31 ene 2006

"Proso / estos versos"

"I prose / these verses"

It seems to me that that is the only possible translation. You can't say "I write these lines," or "I put down these verses," or "I prose these lines." You have to preserve that pun and that antithesis (prose/verse). That's the point of the phrase.

Vallejo invents a verb that doesn't exist in Spanish: "prosar." So we do the same in English. He could have said "prosifico" (prosify) but that would have meant something different: to rewrite a text in prose (like "versificar").

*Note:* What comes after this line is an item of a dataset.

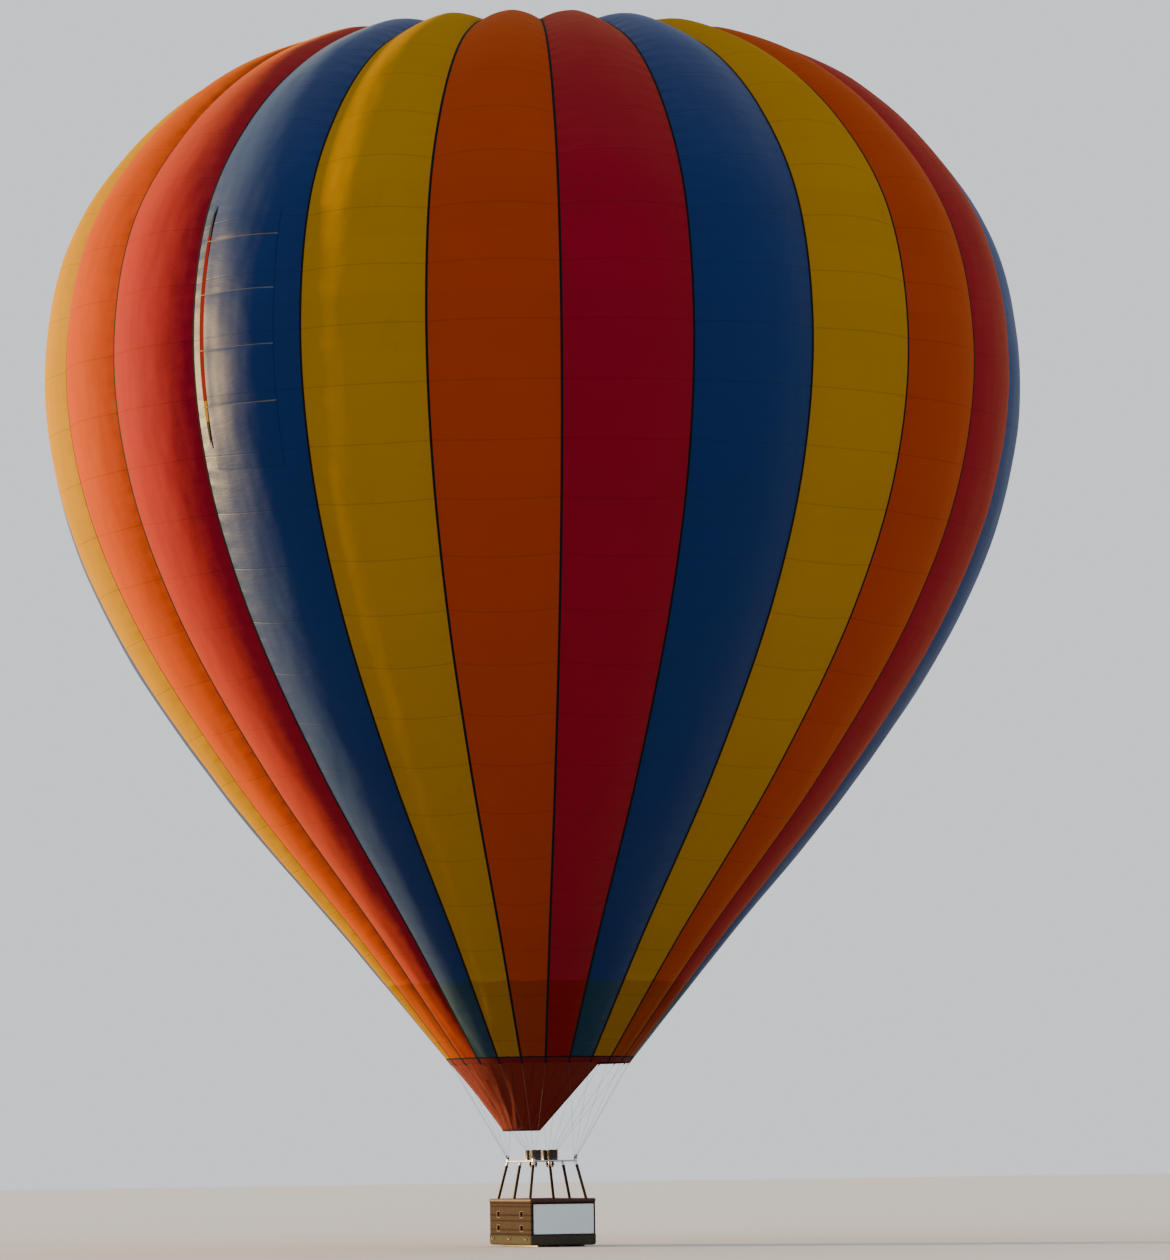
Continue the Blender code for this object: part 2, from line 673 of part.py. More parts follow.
def basket_outline(offset):
    """The basket's outline seen from above, moved out or in from the outer face of its walls."""
    points = []
    centre = (BASKET_HALF_LENGTH - BASKET_CORNER, BASKET_HALF_WIDTH - BASKET_CORNER)
    for quarter, (sx, sy) in enumerate(((1, 1), (-1, 1), (-1, -1), (1, -1))):
        for step in range(CORNER_STEPS + 1):
            turn = math.pi / 2 * (quarter + step / CORNER_STEPS)
            radius = BASKET_CORNER + offset
            points.append(Vector((sx * centre[0] + radius * math.cos(turn),
                                  sy * centre[1] + radius * math.sin(turn), 0)))
    return points


def basket_ring(name, section, finish, parent):
    """A closed band round the basket, from a section of (outward offset, height) points."""
    bm = bmesh.new()
    loops = [[bm.verts.new(p + Vector((0, 0, z))) for p in basket_outline(offset)] for offset, z in section]
    for low, high in zip(loops, loops[1:] + loops[:1]):
        for j in range(len(low)):
            k = (j + 1) % len(low)
            bm.faces.new((low[j], low[k], high[k], high[j]))
    return add(name, bm, finish, parent)


def build_walls(parent, finish):
    walls = basket_ring("basket_walls", ((0, FLOOR_TOP + GAP), (0, WALL_TOP), (-WALL, WALL_TOP),
                                         (-WALL, FLOOR_TOP + GAP)), finish, parent)
    for side in (-1, 1):
        for place in STEP_HOLE_PLACES:
            for height in STEP_HOLE_HEIGHTS:
                hole = box("step_hole", (STEP_HOLE[0], 4 * WALL, STEP_HOLE[1]), finish, parent,
                           (place, side * (BASKET_HALF_WIDTH - WALL / 2), height))
                boolean(walls, "DIFFERENCE", hole)
    for _, along, across in UPRIGHTS:
        top, foot = upright_line(along, across)
        lowest = foot.z - UPRIGHT_RADIUS * (foot - top).normalized().xy.length
        inner_face = BASKET_HALF_WIDTH - WALL
        block = box("upright_seat", (FOOT_BLOCK[0], FOOT_BLOCK[1] + 0.01, FOOT_BLOCK[2]), finish, parent,
                    (foot.x, across * (inner_face - (FOOT_BLOCK[1] - 0.01) / 2),
                     lowest - GAP - FOOT_BLOCK[2] / 2))
        boolean(walls, "UNION", block)


def build_floor(parent, finish):
    bm = bmesh.new()
    outline = basket_outline(-FLOOR_INSET)
    base = bm.faces.new([bm.verts.new(p + Vector((0, 0, FLOOR_BOTTOM))) for p in outline])
    raised = bmesh.ops.extrude_face_region(bm, geom=[base])
    lifted = [g for g in raised["geom"] if isinstance(g, bmesh.types.BMVert)]
    bmesh.ops.translate(bm, verts=lifted, vec=(0, 0, FLOOR_TOP - FLOOR_BOTTOM))
    floor = add("basket_floor", bm, finish, parent)
    for across in (-1, 0, 1):
        runner = box("runner", (RUNNER_LENGTH, RUNNER_WIDTH, FLOOR_BOTTOM + 0.005), finish, parent,
                     (0, across * RUNNER_SPREAD, (FLOOR_BOTTOM + 0.005) / 2))
        boolean(floor, "UNION", runner)


def build_rim(parent, finish):
    """The padded rim on top of the walls."""
    middle = (RIM_PROUD - RIM_INSIDE) / 2
    half = (RIM_PROUD + RIM_INSIDE) / 2
    low = WALL_TOP + GAP
    height = RIM_TOP - low
    section = ((middle - half * 0.7, low), (middle + half * 0.7, low), (middle + half, low + height * 0.3),
               (middle + half * 0.92, low + height * 0.75), (middle + half * 0.5, RIM_TOP),
               (middle - half * 0.5, RIM_TOP), (middle - half * 0.92, low + height * 0.75),
               (middle - half, low + height * 0.3))
    basket_ring("basket_rim", section, finish, parent)


def build_hide_band(parent, finish):
    """The hide round the foot of the walls, tucked in under the floor."""
    under = FLOOR_BOTTOM - GAP
    section = ((GAP, HIDE_TOP), (HIDE, HIDE_TOP), (HIDE, FLOOR_TOP + 0.02), (0, 0.068), (-0.03, 0.042),
               (-HIDE_TUCK, 0.036), (-HIDE_TUCK, under), (-FLOOR_INSET + GAP, under), (GAP, FLOOR_TOP - 0.001))
    basket_ring("hide_band", section, finish, parent)


def build_partitions(parent, finish):
    """A T of woven wall at each end, which leaves the pilot's bay between them."""
    across = BASKET_HALF_WIDTH - WALL - GAP
    reach = BASKET_HALF_LENGTH - WALL - GAP
    half = PARTITION / 2
    for name, side in (("near", 1), ("far", -1)):
        outline = [(PILOT_BAY_HALF - half, -across), (PILOT_BAY_HALF + half, -across),
                   (PILOT_BAY_HALF + half, -half), (reach, -half), (reach, half),
                   (PILOT_BAY_HALF + half, half), (PILOT_BAY_HALF + half, across),
                   (PILOT_BAY_HALF - half, across)]
        bm = bmesh.new()
        base = bm.faces.new([bm.verts.new((side * x, y, FLOOR_TOP + GAP)) for x, y in outline])
        raised = bmesh.ops.extrude_face_region(bm, geom=[base])
        lifted = [g for g in raised["geom"] if isinstance(g, bmesh.types.BMVert)]
        bmesh.ops.translate(bm, verts=lifted, vec=(0, 0, PARTITION_TOP - FLOOR_TOP))
        add(f"partition_{name}", bm, finish, parent)


def build_banner(parent, finish):
    width, height, thickness = BANNER
    box("banner", (thickness, width, height), finish, parent,
        (BASKET_HALF_LENGTH + GAP + thickness / 2, 0, BANNER_BOTTOM + height / 2))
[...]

What does it mean to prose verses? To write prosaically in verse? If we look at the poem where this phrase occurs, it is obviously a sonnet written in endecasílabos. There is one peculiarity: assonant rhyme (instead of consonant) is highly unusual in the sonnet form. Less prominent rhyme, enjambment, and a colloquial tone combine to make the poem prosaic. There's also a certain modesty in the authorial persona--combined with a self-dramatization that's not exactly modest: "César Vallejo ha muerto." "I'm not a real poet, I can only prose together this sonnet."

There is the poet César Vallejo, author of these lines, and the character César Vallejo who appears there. There is a division in the subject position that might be interesting to study, but I have to go teach something completely unrelated in 5 minutes!